Public-private partnerships (P3s) will be a significant source of funding for Mission Valley, and will be utilized for the housing, retail and campus innovation district buildings. These partnerships are used across the country and allow universities to mitigate the financial risk inherent in the construction and operation of a building by letting that risk lie with the private sector who in return shares in the value of the buildings that get built. P3s will also generate property tax revenue because they will be shared spaces with industry.

The CSU has completed many P3s, and successful examples within and outside of the CSU include:

  • Montage on College at SDSU
  • University of California, Davis West Village
  • Georgia Tech’s Tech Square
  • Arizona State University Research Park
  • Innovation Village at Cal Poly Pomona

Initial site development costs include the land purchase, site infrastructure, river park, and off-site mitigation (as part of the CEQA process).

Initial costs are estimated at $300 million, to be financed through short-term financing and revenue bonds issued by the California State University (CSU) system; the site will ultimately be developed through public-private partnerships (P3s). These are not the same as taxpayer dollars; bonds will be repaid with revenue generated by leases with SDSU's public-private partners.

The CSU is “double A” rated with excellent, established access to the capital markets and $6.3 billion in outstanding revenue bonds. The CSU regularly issues bonds to construct revenue generating projects that do not require student tuition or taxpayer dollars—self-supporting projects similar to the types of projects envisioned for SDSU Mission Valley. The estimated site preparation costs and river park development costs are modest compared to the CSU’s overall capital program capabilities and experience.

The CSU has access to significantly lower cost of capital including:

  • Short and Medium term debt instruments (Commercial Paper, Floating or Fixed Rate Notes, Put Bonds, Direct Bank Loans)
  • Long Term Revenue Bonds, if needed.
The multi-use stadium is estimated to cost $250 million which will be financed by revenue bonds. The repayment of the revenue bonds will be covered by revenue generated by the facility (e.g., ticket revenue, facilities rental revenue, naming rights, sponsorships, donations.)
Much of the vertical development will be financed with ground leases to third party development partners through public-private partnerships. Development partners will provide private financing to develop and construct residential units, the innovation campus, hotel and retail outlets. Public-private partnerships will allow the university to have access to new space without bearing the risk of financing, operations and maintenance of the buildings. The planned development schedule would begin in 2020 and is anticipated to take approximately 10-15 years for full build-out. Buildings would be occupied as they are constructed.

Contingencies are built in to every project financed through CSU revenue bonds (including ensuring a cushion in revenues well above the debt service/repayment and anticipation of interest rate increases before final financing of the project). Other campus and CSU revenues, not generated from tax dollars (state appropriations) and not tuition or student fee resources, can be used to make financing payments.
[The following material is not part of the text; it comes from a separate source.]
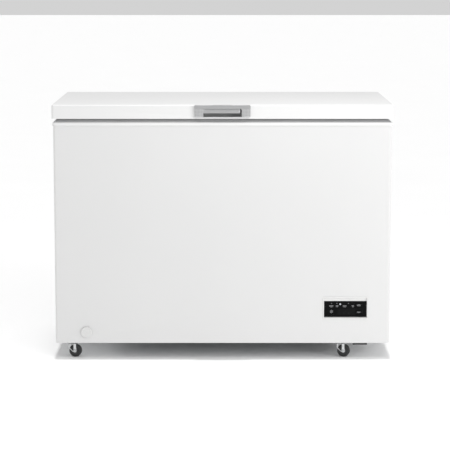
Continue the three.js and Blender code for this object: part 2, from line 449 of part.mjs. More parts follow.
// ---------------------------------------------------------------- basket: welded wire, hung from the ledges at the front and back
{
  const { x0, x1, y0, y1, z0, zRim } = BASKET, w = 3.2, top = zRim + 3.4;
  // A wall of upright wires with one cross wire, and a heavier wire along the top.
  const alongX = (a0, a1, b0, b1, c0, c1) => box(a0, a1, b0, b1, c0, c1);
  const alongY = (a0, a1, b0, b1, c0, c1) => box(b0, b1, a0, a1, c0, c1);
  const wall = (along, a0, a1, b0, b1, n) => {
    const step = (a1 - a0 - w) / n, zm = (z0 + zRim) / 2 - 10;
    let made = along(a0, a1, b0, b1, z0, top);
    for (let i = 0; i < n; i++) {
      const p = a0 + w + i * step, q = a0 + (i + 1) * step;
      made = cut(made, along(p, q, b0 - 1, b1 + 1, z0 + w, zm), along(p, q, b0 - 1, b1 + 1, zm + w, zRim - 1));
    }
    return made;
  };
  add("basket_wall_left", wall(alongY, y0 + w + GAP, y1 - w - GAP, x0, x0 + w, 12), WIRE);
  add("basket_wall_right", wall(alongY, y0 + w + GAP, y1 - w - GAP, x1 - w, x1, 12), WIRE);
  const front = wall(alongX, x0, x1, y0, y0 + w, 7), back = wall(alongX, x0, x1, y1 - w, y1, 7);
  // hanging loops that lie on the ledge
  const hook = (a, b, x) => box(x - 30, x + 30, a, b, zRim, zRim + 3.4);
  add("basket_wall_front", join(front, hook(y0 - 13, y0 + 1, x0 + 60), hook(y0 - 13, y0 + 1, x1 - 60)), WIRE);
  add("basket_wall_back", join(back, hook(y1 - 1, y1 + 13, x0 + 60), hook(y1 - 1, y1 + 13, x1 - 60)), WIRE);
  const n = 12, fy0 = y0 + w + GAP, fy1 = y1 - w - GAP, step = (fy1 - fy0 - w) / n, xm = (x0 + x1) / 2;
  let floor = box(x0 + w + GAP, x1 - w - GAP, fy0, fy1, z0, z0 + w);
  for (let i = 0; i < n; i++) {
    const p = fy0 + w + i * step, q = fy0 + (i + 1) * step;
    floor = cut(floor, box(x0 + 2 * w + GAP, xm - w / 2, p, q, z0 - 1, z0 + w + 1), box(xm + w / 2, x1 - 2 * w - GAP, p, q, z0 - 1, z0 + w + 1));
  }
  add("basket_floor", floor, WIRE);
}

// ---------------------------------------------------------------- casters
for (const c of CASTERS) {
  const plate = join(
    plateXY(roundRect(-21, 21, -21, 21, 4, 2), 50, CASTER.zPlate),
    rod("z", 13, 45.6, 50.5, 0, 0, 16),
  );
  const fixed = new THREE.Group();
  fixed.position.set(c.x, c.y, 0);
  freezer.add(fixed);
  add("caster_plate_" + c.tag, plate, ZINC, fixed);

  const swivel = new THREE.Group();
  swivel.rotation.z = THREE.MathUtils.degToRad(c.turn);
  fixed.add(swivel);
  const t = CASTER.trail, ax = CASTER.wheelR;
  const legXZ = [[-12, 45.2], ...arc(t, ax, 7.2, 200, 360, 5), [t + 7.6, 36], [t + 6, 45.2]];
  let fork = plateXY(roundRect(-13, t + 6, -12, 12, 5, 2), 43.4, 45.2);
  for (const s of [-1, 1]) fork = fork.add(plateXZ(legXZ, s < 0 ? -12 : 10.3, s < 0 ? -10.3 : 12));
  fork = fork.subtract(rod("y", 3.3, -20, 20, t, ax, 12));
  add("caster_fork_" + c.tag, fork, ZINC, swivel);
  add("caster_axle_" + c.tag, join(rod("y", 2.8, -14.5, 14.5, t, ax, 12), rod("y", 4.6, -14.8, -12.3, t, ax, 6), rod("y", 4.6, 12.3, 14.8, t, ax, 6)), STEEL, swivel);
  const R = CASTER.wheelR / Math.cos(Math.PI / 24);
  const wheel = new THREE.LatheGeometry(
    [[3.05, -9.6], [7, -9.6], [8, -7.6], [R - 2, -8.4], [R, -6], [R, 6], [R - 2, 8.4], [8, 7.6], [7, 9.6], [3.05, 9.6], [3.05, -9.6]].map(([r, h]) => new THREE.Vector2(r, h)),
    24,
  );
  // turned so that a flat of the 24-sided rim is at the bottom
  wheel.rotateY(Math.PI / 24).translate(t, 0, ax);
  add("caster_wheel_" + c.tag, solid(wheel), RUBBER, swivel);
}

export default freezer;
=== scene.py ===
import json
import math

import bmesh
import bpy
from mathutils import Matrix, Vector
from mathutils.geometry import tessellate_polygon


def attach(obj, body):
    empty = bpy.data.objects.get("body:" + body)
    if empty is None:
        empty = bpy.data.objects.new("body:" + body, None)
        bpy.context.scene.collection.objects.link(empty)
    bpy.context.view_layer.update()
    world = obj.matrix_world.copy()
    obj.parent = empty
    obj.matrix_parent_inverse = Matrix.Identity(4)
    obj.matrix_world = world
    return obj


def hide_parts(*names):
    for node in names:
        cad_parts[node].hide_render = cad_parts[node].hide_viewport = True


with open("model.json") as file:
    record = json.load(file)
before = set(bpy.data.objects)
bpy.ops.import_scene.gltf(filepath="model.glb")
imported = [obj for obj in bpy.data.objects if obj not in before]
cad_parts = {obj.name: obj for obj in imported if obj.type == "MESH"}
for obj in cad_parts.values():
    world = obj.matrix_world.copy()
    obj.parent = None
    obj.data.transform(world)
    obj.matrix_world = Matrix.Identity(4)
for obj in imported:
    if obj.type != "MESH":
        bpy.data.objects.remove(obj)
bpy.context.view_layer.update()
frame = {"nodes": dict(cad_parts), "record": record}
NODES = frame["nodes"]
BODY_OF = {n: b for b, ns in frame["record"]["behaviour"]["bodies"].items() for n in ns}
SLOT_OF = {s["node"]: s["material_slot"] for s in frame["record"]["subparts"]}
SCENE = bpy.context.scene
IDENT = Matrix.Identity(4)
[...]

Student tuition and fees are not part of the contingency plan.

The CSU has never defaulted on a debt payment.

Yes. Because many of the new buildings in Mission Valley will be shared with private entities, they will generate property taxes based on possessory interests. Due to the anticipated length of the lease agreements, the tax revenue will be similar to standard property taxes.

Additionally, retail establishments and the hotels on the site will generate sales tax and transient occupancy tax (TOT) revenue for the City of San Diego.

SDSU has met with the Mayor to discuss next steps. We are both committed to an expeditious and fair process that benefits the City of San Diego, SDSU, and the region as a whole. SDSU looks forward to working with the Mayor and City Council to start negotiations in earnest in early 2019.